HOW TAYLOR SWIFT BECAME TOO BIG TO FAIL

NEW YORK. — At midnight on 19 April last year, Taylor Swift released her 11th studio album, The Tortured Poets Department.

It was an emotional garage sale.

Over 31 tracks of heartbreak and emotional longing, Swift picked at the scabs of her romances with the rock star Matty Healy and actor Joe Alwyn, while pushing back at social media critics and documenting the pressures of fame.

The reviews were middling at best.

Music magazine NME suggested it was a “rare misstep” for Swift, with some “cringe-inducing” lyrics. The New York Times described it as “insular” and “self-indulgent”.

My own review bemoaned the lack of editing, calling Swift “prolific to a fault”.

Others were more complimentary— Rolling Stone called the album “gloriously chaotic” – though the response clearly didn’t match the near-universal acclaim of Swift’s earlier work.

But guess what? Those tepid reviews didn’t matter.

Spotify declared it their most-streamed album in a single day. In the UK, it enjoyed the biggest first-week sales in seven years.

Right now, it seems nothing can damage Swift.

Her newest album, The Life of a Showgirl, is released tomorrow and it’s difficult to see any way that it doesn’t perform phenomenally well.

More than five million fans have pre-saved it on Spotify (the largest number in the company’s history) and pre-orders for a special vinyl edition sold out from Swift’s online shop in less than an hour.

And that’s all before they’ve heard it.

Swift, at 35, appears to have become too big to fail.

Her place as one of the all-time greats is assured. But can her hot streak continue, as public taste shifts towards “messier” singers who are more upfront about their vulnerabilities?

Water-tight image control

More than perhaps any other current musician, Swift has transcended pop music.

It’s not just that she is big – other stars, like Michael Jackson and Madonna sold more records than her (albeit before the streaming era chipped away at sales figures).

What sets Swift apart is that she has escaped the confines of the music industry itself, building her own universe around her.

Through painful negotiation she won ownership over her creative rights, meaning she is not reliant on record labels the way many other artists are.

And she has cultivated an army of ultra-loyal ‘Swifties’ – tens of millions of fans who are almost guaranteed to download her latest release, regardless of what critics say.

“She has built this empire around her where no one can tell her what to do except Taylor herself,” says Tatiana Cirisano, a music analyst at MIDiA consultancy.

But at the core of Swift’s success is a water-tight control over her public image.

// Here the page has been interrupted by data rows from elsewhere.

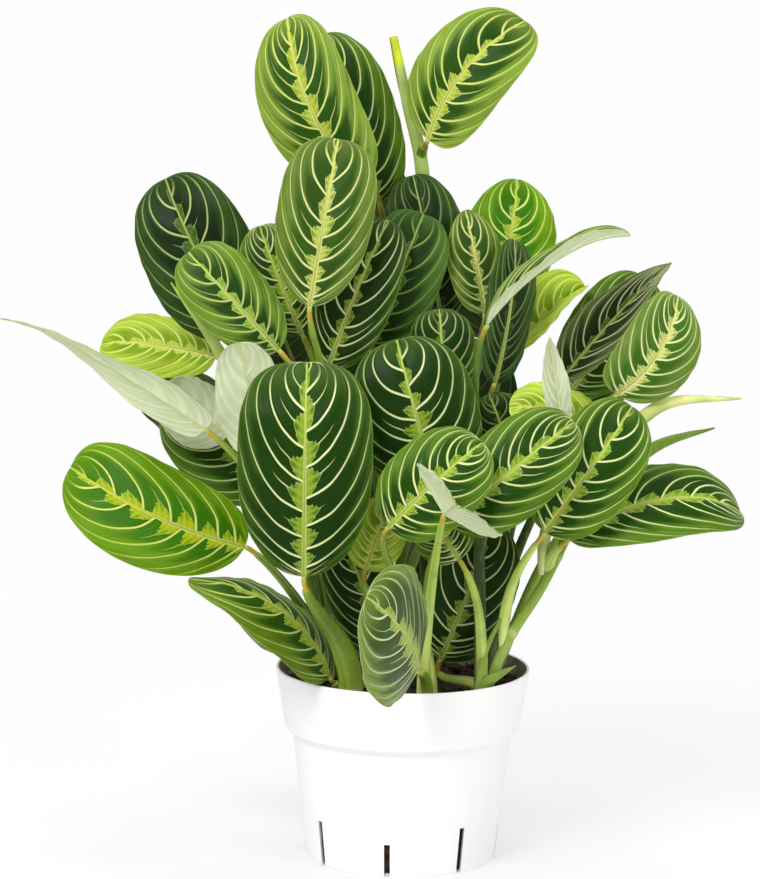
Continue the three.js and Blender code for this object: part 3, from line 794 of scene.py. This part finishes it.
def add_fibres(bundle, root, random):
    """Brown root fibres at the foot of a clump."""
    for _ in range(FIBRE_COUNT):
        angle = random.uniform(0, 2 * math.pi)
        out = np.array([math.cos(angle), math.sin(angle), 0])
        start = np.array([root[0], root[1], MIX_TOP + random.uniform(2, 7)]) + out * 3
        middle = start + out * random.uniform(1, 4) + [0, 0, random.uniform(-2, 2)]
        end = middle + out * random.uniform(0, 1) - [0, 0, 9]
        path, share = smooth_path([start, middle, end], 16, FIBRE_RINGS)
        bundle.add_tube(path, 0.5 - 0.25 * share, ramp(share, FIBRE_TINTS), sides=6)


# Node trees
class Value:
    """An output socket of a node, for use in sums as if it were a number."""

    def __init__(self, tree, socket):
        self.tree = tree
        self.socket = socket

    def math(self, operation, *others, clamp=False):
        return self.tree.add("Math", self, *others, operation=operation, use_clamp=clamp)

    def __add__(self, other):
        return self.math("ADD", other)

    def __sub__(self, other):
        return self.math("SUBTRACT", other)

    def __rsub__(self, other):
        return self.tree.add("Math", other, self, operation="SUBTRACT")

    def __mul__(self, other):
        return self.math("MULTIPLY", other)

    def __truediv__(self, other):
        return self.math("DIVIDE", other)

    def __abs__(self):
        return self.math("ABSOLUTE")

    def step(self, low, high, to_low=0.0, to_high=1.0):
        """Eases from to_low to to_high while the value goes from low to high."""
        return self.tree.add("MapRange", self, low, high, to_low, to_high, interpolation_type="SMOOTHSTEP")

    def below(self, limit, blur):
        """1 where the value is under limit and 0 where it is over, blurred on both sides."""
        return (self - limit).step(blur, -blur)


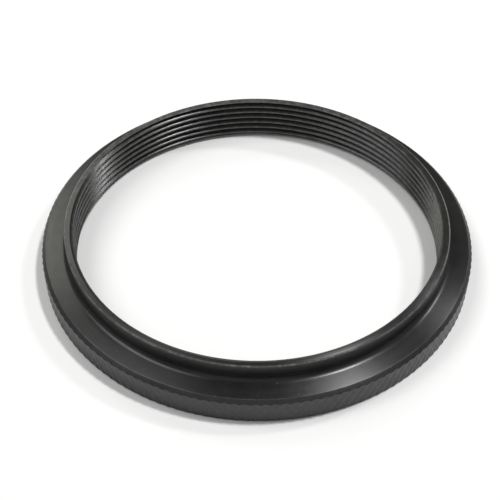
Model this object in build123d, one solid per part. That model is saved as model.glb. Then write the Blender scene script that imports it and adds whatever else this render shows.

She has not given an in-depth interview to a mainstream magazine since 2023, when she spoke to Time after they named her Person of the Year. It means the only things fans learn about her come directly from her – whether her social media posts or details they glean from her lyrics.

She announced her recent engagement – to American footballer Travis Kelce – on her own Instagram too; and promoted her new album with an appearance on his New Heights podcast, where she presumably had some editorial control.

“It’s very in character for her to be making these announcements directly – not filtered through anyone else,” says Annie Zaleski, a music historian and author of Taylor Swift: The Stories Behind the Songs.

Swift has always valued having a direct pipeline to her fans. Ms Zaleski says it is part of a communications style that dates back to Swift’s days as a teenage country singer in Nashville, when she built an audience on the early social platform MySpace and, later, Tumblr.

“From a very young age, she has cultivated a really accessible online persona.”

Swift may well be following the path set by her friend and contemporary Beyoncé, who in the 2010s largely removed herself from the media and asserted control over her own image, through meticulously-planned album campaigns and documentaries that construct her mythology. – BBC.